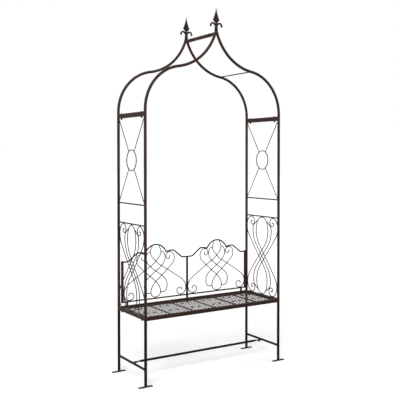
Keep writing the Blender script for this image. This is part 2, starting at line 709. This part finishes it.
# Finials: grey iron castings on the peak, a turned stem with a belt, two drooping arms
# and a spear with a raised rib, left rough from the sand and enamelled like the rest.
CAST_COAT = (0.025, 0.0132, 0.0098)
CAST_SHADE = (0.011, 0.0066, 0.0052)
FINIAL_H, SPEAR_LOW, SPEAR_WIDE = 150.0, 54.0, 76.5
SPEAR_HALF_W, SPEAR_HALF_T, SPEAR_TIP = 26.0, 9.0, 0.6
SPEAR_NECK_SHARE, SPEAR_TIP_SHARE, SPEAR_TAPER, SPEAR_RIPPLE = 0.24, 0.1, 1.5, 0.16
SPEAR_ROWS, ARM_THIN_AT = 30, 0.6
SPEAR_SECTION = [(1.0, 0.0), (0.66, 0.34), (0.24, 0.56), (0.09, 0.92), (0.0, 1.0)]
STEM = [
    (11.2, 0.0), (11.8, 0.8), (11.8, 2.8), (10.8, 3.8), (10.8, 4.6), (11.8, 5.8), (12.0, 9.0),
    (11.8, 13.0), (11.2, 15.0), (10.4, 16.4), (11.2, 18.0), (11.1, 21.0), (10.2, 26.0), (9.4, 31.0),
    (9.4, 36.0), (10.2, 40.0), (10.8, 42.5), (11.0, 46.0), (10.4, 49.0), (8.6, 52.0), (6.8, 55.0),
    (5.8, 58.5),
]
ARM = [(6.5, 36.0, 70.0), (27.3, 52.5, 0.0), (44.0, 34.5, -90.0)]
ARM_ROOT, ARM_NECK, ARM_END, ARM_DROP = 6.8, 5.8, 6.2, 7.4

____

Set problem:
Using the data above, reproduce every line exactly.

The completed task:
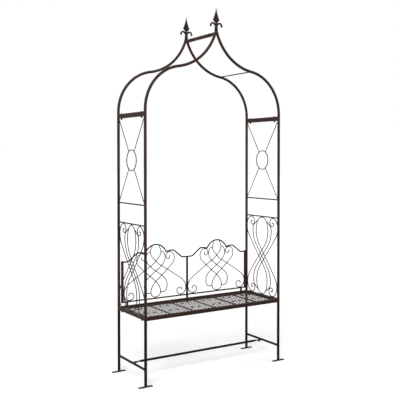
Keep writing the Blender script for this image. This is part 2, starting at line 709. This part finishes it.
# Finials: grey iron castings on the peak, a turned stem with a belt, two drooping arms
# and a spear with a raised rib, left rough from the sand and enamelled like the rest.
CAST_COAT = (0.025, 0.0132, 0.0098)
CAST_SHADE = (0.011, 0.0066, 0.0052)
FINIAL_H, SPEAR_LOW, SPEAR_WIDE = 150.0, 54.0, 76.5
SPEAR_HALF_W, SPEAR_HALF_T, SPEAR_TIP = 26.0, 9.0, 0.6
SPEAR_NECK_SHARE, SPEAR_TIP_SHARE, SPEAR_TAPER, SPEAR_RIPPLE = 0.24, 0.1, 1.5, 0.16
SPEAR_ROWS, ARM_THIN_AT = 30, 0.6
SPEAR_SECTION = [(1.0, 0.0), (0.66, 0.34), (0.24, 0.56), (0.09, 0.92), (0.0, 1.0)]
STEM = [
    (11.2, 0.0), (11.8, 0.8), (11.8, 2.8), (10.8, 3.8), (10.8, 4.6), (11.8, 5.8), (12.0, 9.0),
    (11.8, 13.0), (11.2, 15.0), (10.4, 16.4), (11.2, 18.0), (11.1, 21.0), (10.2, 26.0), (9.4, 31.0),
    (9.4, 36.0), (10.2, 40.0), (10.8, 42.5), (11.0, 46.0), (10.4, 49.0), (8.6, 52.0), (6.8, 55.0),
    (5.8, 58.5),
]
ARM = [(6.5, 36.0, 70.0), (27.3, 52.5, 0.0), (44.0, 34.5, -90.0)]
ARM_ROOT, ARM_NECK, ARM_END, ARM_DROP = 6.8, 5.8, 6.2, 7.4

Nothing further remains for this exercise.